**Exercise task:** Copy out the lines of the records below, and only those lines, from the one with "lower_chamber_shell();" through the one with "record = json.load(file)", exactly as they appear.

(begin)

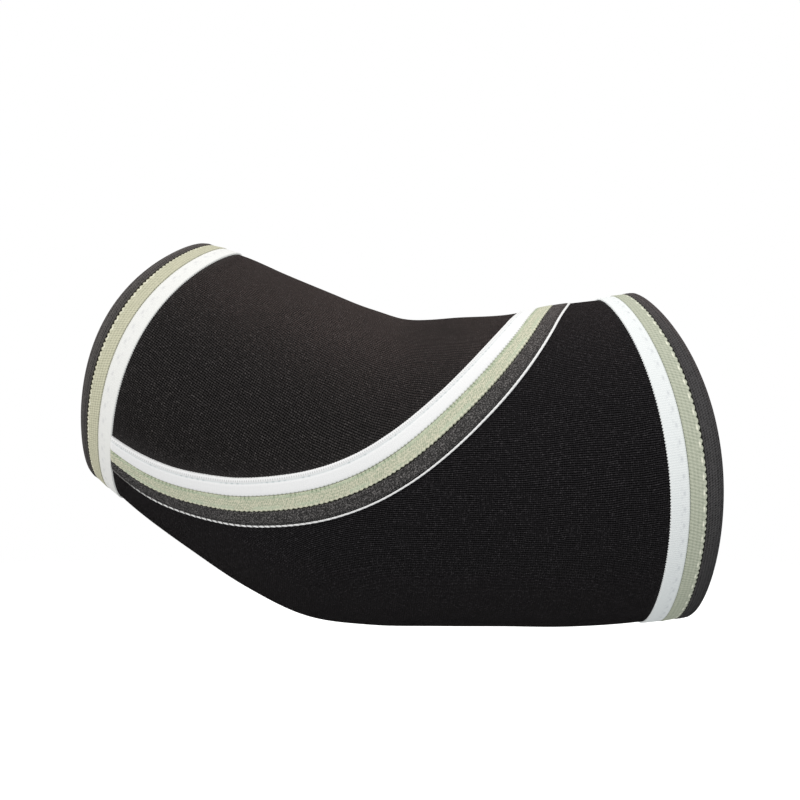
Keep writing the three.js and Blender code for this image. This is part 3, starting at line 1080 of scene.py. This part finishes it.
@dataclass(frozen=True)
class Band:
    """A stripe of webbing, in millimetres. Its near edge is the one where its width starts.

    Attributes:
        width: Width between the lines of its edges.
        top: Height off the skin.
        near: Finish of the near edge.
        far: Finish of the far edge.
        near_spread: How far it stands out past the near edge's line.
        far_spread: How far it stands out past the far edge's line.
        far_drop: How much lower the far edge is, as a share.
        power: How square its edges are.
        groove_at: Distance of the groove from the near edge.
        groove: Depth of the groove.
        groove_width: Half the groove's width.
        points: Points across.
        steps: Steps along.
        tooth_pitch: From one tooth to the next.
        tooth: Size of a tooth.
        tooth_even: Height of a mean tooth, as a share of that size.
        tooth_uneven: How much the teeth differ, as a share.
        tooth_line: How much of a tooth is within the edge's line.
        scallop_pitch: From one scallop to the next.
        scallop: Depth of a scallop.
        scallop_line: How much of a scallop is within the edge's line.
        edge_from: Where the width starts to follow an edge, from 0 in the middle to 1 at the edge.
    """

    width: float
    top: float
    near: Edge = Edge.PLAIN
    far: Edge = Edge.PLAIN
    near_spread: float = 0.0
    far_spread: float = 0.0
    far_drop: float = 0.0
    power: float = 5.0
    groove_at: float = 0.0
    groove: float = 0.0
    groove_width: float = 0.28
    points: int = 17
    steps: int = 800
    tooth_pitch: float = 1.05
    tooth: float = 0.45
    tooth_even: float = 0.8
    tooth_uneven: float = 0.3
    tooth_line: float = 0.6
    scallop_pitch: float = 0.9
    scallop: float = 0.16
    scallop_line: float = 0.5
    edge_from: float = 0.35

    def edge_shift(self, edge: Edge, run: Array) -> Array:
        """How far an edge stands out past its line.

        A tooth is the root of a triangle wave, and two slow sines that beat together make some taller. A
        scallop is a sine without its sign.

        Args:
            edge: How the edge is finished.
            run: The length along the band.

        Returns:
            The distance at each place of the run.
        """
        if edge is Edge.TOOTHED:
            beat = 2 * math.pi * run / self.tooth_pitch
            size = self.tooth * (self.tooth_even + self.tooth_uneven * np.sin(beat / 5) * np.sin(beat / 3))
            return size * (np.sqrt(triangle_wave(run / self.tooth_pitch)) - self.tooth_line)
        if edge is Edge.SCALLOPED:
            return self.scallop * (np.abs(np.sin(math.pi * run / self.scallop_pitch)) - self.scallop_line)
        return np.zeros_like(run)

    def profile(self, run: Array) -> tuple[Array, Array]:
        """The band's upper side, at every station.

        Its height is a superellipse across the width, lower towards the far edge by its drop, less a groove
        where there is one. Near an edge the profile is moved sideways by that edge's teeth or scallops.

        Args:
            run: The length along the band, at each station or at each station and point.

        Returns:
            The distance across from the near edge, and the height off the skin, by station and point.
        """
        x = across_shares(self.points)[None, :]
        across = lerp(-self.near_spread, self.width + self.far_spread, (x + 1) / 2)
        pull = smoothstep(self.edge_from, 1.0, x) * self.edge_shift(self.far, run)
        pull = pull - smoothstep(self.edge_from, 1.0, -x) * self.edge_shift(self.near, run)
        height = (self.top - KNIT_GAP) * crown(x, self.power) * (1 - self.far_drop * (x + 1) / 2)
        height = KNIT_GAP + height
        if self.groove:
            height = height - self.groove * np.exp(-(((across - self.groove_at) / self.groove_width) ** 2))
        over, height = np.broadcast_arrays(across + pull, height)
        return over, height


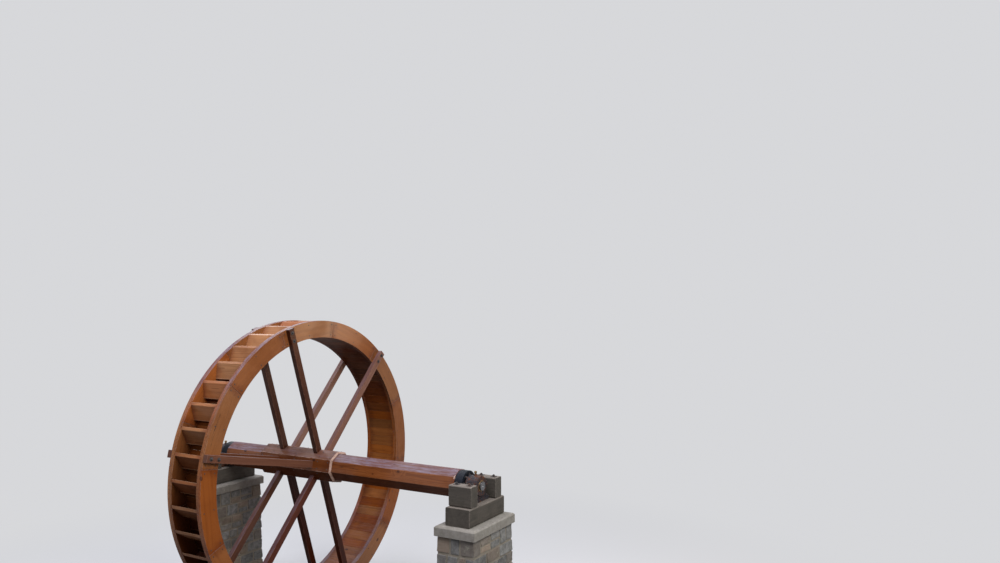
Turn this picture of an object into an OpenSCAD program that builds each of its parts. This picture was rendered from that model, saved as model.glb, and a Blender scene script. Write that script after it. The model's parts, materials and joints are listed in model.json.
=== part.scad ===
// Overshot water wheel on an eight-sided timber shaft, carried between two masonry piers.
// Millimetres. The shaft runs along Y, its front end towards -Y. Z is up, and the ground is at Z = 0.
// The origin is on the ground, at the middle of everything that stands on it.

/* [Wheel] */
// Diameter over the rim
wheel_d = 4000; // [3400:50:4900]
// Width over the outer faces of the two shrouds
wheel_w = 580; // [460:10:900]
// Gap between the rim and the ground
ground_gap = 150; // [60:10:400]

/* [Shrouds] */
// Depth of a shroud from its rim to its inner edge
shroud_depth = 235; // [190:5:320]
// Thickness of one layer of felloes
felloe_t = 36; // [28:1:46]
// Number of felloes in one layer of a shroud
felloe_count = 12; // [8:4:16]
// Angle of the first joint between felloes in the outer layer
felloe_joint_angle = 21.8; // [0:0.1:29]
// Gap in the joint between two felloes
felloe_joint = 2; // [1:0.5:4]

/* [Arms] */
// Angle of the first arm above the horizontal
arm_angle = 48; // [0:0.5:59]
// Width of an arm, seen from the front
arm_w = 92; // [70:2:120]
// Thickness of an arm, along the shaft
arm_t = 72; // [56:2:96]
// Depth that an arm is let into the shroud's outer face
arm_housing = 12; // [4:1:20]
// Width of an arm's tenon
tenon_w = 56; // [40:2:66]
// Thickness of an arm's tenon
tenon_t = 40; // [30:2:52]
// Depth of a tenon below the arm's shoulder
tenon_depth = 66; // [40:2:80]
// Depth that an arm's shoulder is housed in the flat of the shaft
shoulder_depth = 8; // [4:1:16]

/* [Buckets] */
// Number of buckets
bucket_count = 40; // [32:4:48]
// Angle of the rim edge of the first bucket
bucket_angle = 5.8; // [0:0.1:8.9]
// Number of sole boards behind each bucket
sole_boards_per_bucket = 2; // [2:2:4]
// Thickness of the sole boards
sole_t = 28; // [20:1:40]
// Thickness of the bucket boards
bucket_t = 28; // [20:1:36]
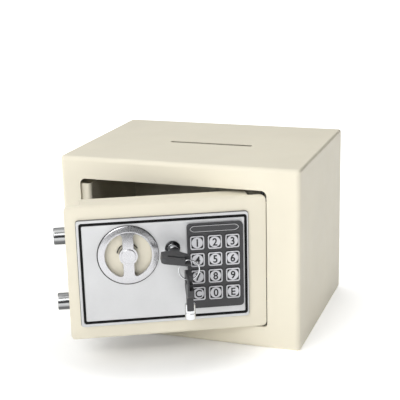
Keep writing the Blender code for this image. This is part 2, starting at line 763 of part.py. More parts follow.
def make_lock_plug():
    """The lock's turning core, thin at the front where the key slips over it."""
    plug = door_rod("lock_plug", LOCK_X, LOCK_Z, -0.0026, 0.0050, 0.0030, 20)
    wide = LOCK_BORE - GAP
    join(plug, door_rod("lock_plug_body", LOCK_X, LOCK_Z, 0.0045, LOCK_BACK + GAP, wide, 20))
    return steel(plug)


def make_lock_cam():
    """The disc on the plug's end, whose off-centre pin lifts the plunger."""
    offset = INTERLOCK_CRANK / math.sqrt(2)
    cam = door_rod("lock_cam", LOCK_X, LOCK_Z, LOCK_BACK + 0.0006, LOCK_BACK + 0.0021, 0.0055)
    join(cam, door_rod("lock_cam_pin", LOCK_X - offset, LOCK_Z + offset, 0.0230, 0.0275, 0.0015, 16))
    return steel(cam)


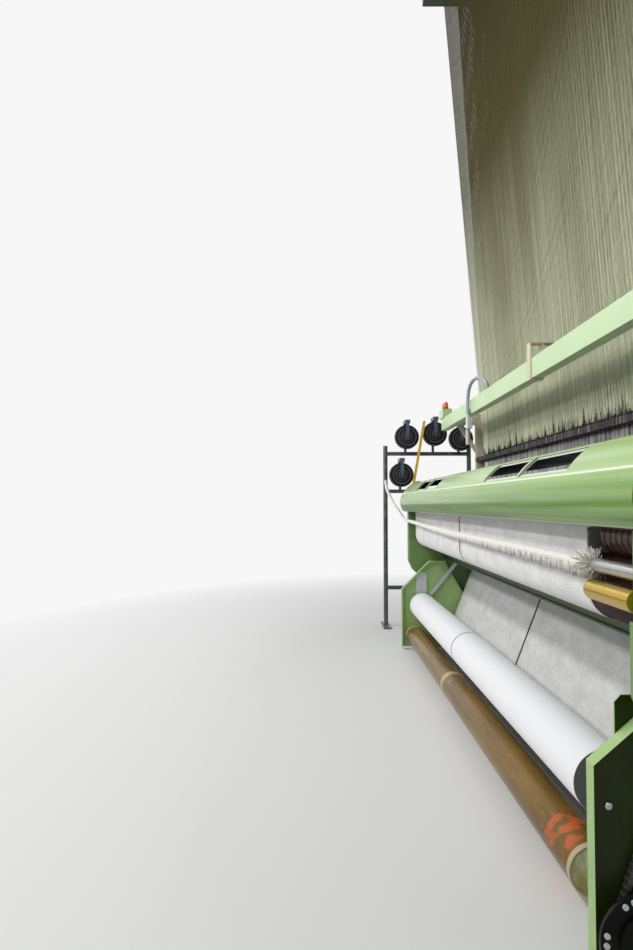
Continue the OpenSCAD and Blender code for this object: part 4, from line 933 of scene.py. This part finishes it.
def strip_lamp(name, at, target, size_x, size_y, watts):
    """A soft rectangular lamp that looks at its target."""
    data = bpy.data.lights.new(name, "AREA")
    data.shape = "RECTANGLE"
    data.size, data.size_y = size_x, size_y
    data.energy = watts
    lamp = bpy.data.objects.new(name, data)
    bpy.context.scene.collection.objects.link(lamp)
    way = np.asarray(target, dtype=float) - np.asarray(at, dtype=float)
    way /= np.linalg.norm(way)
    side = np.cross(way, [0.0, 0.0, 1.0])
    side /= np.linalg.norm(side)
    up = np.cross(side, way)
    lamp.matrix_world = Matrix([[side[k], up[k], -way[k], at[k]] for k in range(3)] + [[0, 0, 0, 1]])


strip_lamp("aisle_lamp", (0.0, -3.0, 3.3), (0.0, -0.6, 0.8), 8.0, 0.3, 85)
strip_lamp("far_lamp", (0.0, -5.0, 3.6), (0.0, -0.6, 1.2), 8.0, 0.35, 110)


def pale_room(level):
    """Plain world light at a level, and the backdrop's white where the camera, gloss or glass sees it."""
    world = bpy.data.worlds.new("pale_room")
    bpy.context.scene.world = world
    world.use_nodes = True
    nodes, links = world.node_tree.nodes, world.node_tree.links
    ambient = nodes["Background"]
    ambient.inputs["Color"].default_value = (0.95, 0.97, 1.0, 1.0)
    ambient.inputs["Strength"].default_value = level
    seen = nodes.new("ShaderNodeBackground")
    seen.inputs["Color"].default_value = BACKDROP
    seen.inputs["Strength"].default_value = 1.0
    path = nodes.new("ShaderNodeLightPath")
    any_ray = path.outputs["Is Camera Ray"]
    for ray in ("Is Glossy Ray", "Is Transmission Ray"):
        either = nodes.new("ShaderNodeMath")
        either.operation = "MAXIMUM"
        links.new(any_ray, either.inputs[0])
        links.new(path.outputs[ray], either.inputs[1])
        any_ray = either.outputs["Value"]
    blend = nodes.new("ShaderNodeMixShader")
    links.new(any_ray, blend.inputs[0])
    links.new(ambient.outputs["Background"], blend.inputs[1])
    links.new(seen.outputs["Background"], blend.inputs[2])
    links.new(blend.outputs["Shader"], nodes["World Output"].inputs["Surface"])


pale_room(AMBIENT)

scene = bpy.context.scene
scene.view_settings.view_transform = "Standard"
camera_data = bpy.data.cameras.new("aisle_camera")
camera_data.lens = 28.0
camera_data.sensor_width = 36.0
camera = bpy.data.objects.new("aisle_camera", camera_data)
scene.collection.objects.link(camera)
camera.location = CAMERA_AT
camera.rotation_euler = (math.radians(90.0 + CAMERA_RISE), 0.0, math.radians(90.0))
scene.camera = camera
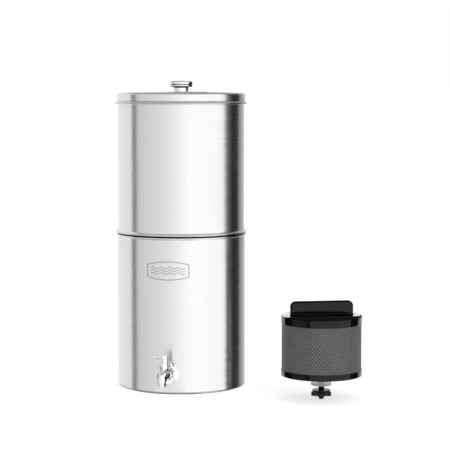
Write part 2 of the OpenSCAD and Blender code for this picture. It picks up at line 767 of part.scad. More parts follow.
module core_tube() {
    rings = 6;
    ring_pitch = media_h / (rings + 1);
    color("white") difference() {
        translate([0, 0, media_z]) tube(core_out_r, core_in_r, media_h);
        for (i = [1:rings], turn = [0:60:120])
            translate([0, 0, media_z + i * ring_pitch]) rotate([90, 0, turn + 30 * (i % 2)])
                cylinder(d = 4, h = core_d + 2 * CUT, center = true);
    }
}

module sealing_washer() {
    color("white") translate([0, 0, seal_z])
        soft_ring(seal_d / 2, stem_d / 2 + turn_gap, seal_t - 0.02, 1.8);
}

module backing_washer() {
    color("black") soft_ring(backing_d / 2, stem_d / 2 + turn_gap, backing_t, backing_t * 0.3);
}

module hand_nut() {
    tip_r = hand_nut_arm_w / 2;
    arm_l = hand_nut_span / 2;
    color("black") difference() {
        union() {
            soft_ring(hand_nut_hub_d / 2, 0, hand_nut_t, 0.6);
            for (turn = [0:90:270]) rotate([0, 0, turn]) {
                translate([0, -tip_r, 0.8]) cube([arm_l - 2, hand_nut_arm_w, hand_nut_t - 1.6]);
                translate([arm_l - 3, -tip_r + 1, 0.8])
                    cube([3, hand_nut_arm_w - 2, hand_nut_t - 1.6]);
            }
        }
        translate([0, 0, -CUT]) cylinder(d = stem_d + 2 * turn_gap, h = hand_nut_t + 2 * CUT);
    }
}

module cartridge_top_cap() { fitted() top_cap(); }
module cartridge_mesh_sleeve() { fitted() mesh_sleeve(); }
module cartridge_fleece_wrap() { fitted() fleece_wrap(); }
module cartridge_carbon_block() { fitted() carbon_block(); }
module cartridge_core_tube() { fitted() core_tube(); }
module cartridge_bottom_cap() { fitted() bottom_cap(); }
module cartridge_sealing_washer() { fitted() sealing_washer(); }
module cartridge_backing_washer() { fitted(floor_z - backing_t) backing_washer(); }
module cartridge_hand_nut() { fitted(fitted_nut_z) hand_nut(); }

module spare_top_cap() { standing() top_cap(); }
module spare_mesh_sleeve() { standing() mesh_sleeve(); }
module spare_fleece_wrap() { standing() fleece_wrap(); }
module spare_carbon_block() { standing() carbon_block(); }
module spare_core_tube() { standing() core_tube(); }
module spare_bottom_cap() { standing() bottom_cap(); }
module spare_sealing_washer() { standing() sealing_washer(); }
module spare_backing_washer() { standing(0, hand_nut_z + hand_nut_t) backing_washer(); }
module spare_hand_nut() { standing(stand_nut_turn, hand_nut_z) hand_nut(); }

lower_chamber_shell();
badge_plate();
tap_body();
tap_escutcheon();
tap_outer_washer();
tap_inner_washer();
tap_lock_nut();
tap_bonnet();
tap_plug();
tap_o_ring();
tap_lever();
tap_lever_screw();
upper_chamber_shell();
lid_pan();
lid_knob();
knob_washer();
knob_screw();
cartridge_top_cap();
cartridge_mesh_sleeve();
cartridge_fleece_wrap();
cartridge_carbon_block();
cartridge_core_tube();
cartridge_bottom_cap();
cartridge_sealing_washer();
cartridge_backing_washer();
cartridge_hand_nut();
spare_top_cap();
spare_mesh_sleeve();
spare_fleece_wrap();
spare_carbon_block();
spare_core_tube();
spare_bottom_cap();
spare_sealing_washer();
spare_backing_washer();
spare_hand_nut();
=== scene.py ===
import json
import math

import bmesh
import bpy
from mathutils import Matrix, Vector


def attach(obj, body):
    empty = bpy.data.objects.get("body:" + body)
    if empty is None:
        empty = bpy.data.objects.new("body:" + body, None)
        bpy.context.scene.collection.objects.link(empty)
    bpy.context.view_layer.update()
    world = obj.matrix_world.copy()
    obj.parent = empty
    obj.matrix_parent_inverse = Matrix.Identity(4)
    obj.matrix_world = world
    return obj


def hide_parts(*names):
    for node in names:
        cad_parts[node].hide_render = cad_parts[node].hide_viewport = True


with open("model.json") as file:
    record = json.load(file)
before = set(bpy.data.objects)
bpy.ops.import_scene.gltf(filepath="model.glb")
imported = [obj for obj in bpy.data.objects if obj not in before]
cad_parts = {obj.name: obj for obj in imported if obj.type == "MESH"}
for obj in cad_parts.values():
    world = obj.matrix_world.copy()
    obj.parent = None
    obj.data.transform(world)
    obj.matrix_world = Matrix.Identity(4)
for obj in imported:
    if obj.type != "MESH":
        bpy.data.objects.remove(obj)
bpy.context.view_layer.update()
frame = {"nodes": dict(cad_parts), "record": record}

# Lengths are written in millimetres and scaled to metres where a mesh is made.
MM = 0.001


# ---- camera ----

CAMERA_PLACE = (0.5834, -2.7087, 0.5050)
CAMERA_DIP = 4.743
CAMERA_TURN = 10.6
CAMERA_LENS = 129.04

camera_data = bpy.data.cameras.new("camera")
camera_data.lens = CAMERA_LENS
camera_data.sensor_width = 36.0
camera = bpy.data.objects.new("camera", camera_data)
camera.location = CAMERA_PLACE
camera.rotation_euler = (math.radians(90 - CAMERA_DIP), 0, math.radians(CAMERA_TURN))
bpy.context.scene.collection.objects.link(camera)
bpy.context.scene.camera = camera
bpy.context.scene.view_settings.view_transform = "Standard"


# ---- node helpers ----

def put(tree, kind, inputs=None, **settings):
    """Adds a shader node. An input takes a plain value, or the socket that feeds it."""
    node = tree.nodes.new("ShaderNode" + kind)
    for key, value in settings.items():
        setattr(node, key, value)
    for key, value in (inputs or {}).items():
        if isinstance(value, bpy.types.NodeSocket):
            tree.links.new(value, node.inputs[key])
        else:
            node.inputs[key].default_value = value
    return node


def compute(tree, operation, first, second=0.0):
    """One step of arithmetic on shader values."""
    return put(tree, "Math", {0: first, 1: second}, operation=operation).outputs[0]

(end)

**Correct result:**
lower_chamber_shell();
badge_plate();
tap_body();
tap_escutcheon();
tap_outer_washer();
tap_inner_washer();
tap_lock_nut();
tap_bonnet();
tap_plug();
tap_o_ring();
tap_lever();
tap_lever_screw();
upper_chamber_shell();
lid_pan();
lid_knob();
knob_washer();
knob_screw();
cartridge_top_cap();
cartridge_mesh_sleeve();
cartridge_fleece_wrap();
cartridge_carbon_block();
cartridge_core_tube();
cartridge_bottom_cap();
cartridge_sealing_washer();
cartridge_backing_washer();
cartridge_hand_nut();
spare_top_cap();
spare_mesh_sleeve();
spare_fleece_wrap();
spare_carbon_block();
spare_core_tube();
spare_bottom_cap();
spare_sealing_washer();
spare_backing_washer();
spare_hand_nut();
=== scene.py ===
import json
import math

import bmesh
import bpy
from mathutils import Matrix, Vector


def attach(obj, body):
    empty = bpy.data.objects.get("body:" + body)
    if empty is None:
        empty = bpy.data.objects.new("body:" + body, None)
        bpy.context.scene.collection.objects.link(empty)
    bpy.context.view_layer.update()
    world = obj.matrix_world.copy()
    obj.parent = empty
    obj.matrix_parent_inverse = Matrix.Identity(4)
    obj.matrix_world = world
    return obj


def hide_parts(*names):
    for node in names:
        cad_parts[node].hide_render = cad_parts[node].hide_viewport = True


with open("model.json") as file:
    record = json.load(file)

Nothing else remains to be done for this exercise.